Have you ever been the target of an email spoofer? This can be a difficult question to answer, especially if you don’t know what you’re looking for. Email spoofing can appear to be from legitimate sources, but the most important indicator is if the message looks like spam or fishy in general. If you ever receive a message like this, you might wonder why your spam filter didn’t catch such an obvious trap.
Email spoofing is when a hacker sends you a message that’s disguised as someone else, particularly someone you know or are associated with. This doesn’t necessarily mean that your contact has been hacked (though it could be possible), but it’s still a problem on your end. It’s up to you to identify and delete messages before you inevitably fall for one of these phishing scams. The only way to eliminate the threat of hackers is to take them seriously, and approach scams in an educated and informed manner.
How Email Spoofing Works
Email spoofing is a simple process that sounds like a lot of work, but the reality is that anyone with the proper tools can pull it off. All a spoofer needs is access to what’s called a Simple Mail Transfer Protocol (SMTP) server, and an email software. SMTP servers are fairly simple to find for free, which makes it easy to spoof names. The one on the receiving end will still see the true email address, but it will appear to be from the address or name that the spoofer enters.

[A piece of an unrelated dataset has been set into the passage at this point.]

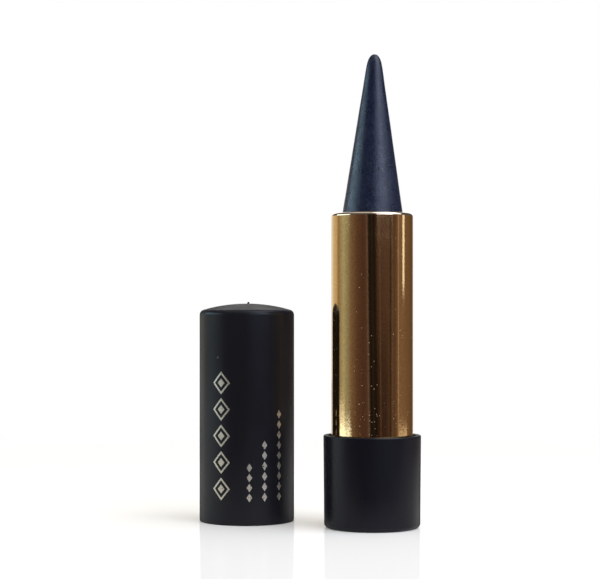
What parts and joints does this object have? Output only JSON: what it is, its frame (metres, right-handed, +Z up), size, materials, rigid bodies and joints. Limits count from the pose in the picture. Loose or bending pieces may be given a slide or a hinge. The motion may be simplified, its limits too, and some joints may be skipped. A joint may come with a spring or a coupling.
{
  "type": "twist-up kohl stick",
  "caption": "Twist-up kohl stick in a slim two-tone case: black domed cap standing beside a black base, bright gold tube and raised dark blue kohl cone.",
  "frame": {"origin": "centre of the base's foot, on the surface that the stick stands on", "axes": "+Z up along the tube to the kohl's tip, +X to the viewer's right, +Y away from the viewer; the cap stands at -X, a little to the rear"},
  "size_m": [0.0442, 0.0301, 0.093],
  "materials": {
    "black_soft": "matte black, slightly soft to the touch",
    "gold_metal": "drawn aluminium, gold anodised, mirror bright",
    "kohl_wax": "dense dark blue wax with a dull sheen",
    "white_moulding": "plain white moulding",
    "ivory_moulding": "plain ivory moulding",
    "weight_steel": "turned steel slug",
    "ring_rubber": "translucent grey silicone rubber",
    "label_paper": "smooth white paper with a plain dark blue ring"
  },
  "bodies": {
    "base": {"base_shell": "black_soft", "base_insert": "ivory_moulding", "base_weight": "weight_steel", "shade_label": "label_paper", "fork_tube": "white_moulding", "brake_ring": "ring_rubber"},
    "barrel": {"gold_tube": "gold_metal", "spiral_sleeve": "ivory_moulding"},
    "carrier": {"carrier_cup": "white_moulding", "kohl_stick": "kohl_wax"},
    "cap": {"cap_shell": "black_soft", "cap_liner": "ivory_moulding"}
  },
  "joints": [
    {"name": "tube_turn", "type": "hinge", "parent": "base", "child": "barrel", "pos_m": [0, 0, 0.04], "axis": [0, 0, 1], "range_deg": [0, 640]},
    {"name": "kohl_rise", "type": "slide", "parent": "base", "child": "carrier", "axis": [0, 0, 1], "range_m": [-0.032, 0]},
    {"name": "cap_lift", "type": "slide", "parent": "base", "child": "cap", "axis": [0, 0, 1], "range_m": [0, 0.1]}
  ],
  "couplings": [
    {"joint": "tube_turn", "follows": "kohl_rise", "rad_per_m": -349.07}
  ]
}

Despite how easy it is to attempt an email spoofing campaign, there are still plenty of checks available that make it more challenging to pull off these days. The most notable check is called Sender Policy Framework (SPF), which takes the IP address of the sending server and then compares it to the SPF record of the appropriate domain. If the two don’t match, the receiving server denies the message. The Huffington Post describes how this works using the following example:
Let’s say someone tried to spoof Bill Gates ([email protected]): They would send an email on his behalf > the recipient server would then talk back to microsoft.com and say “Hey, I have an email that is coming from 220.127.116.11 stating that it was sent from [email protected].”; > microsoft.com would then tell the recipient server, “No, sorry, it should be coming from 18.104.22.168.” and the message would never get delivered.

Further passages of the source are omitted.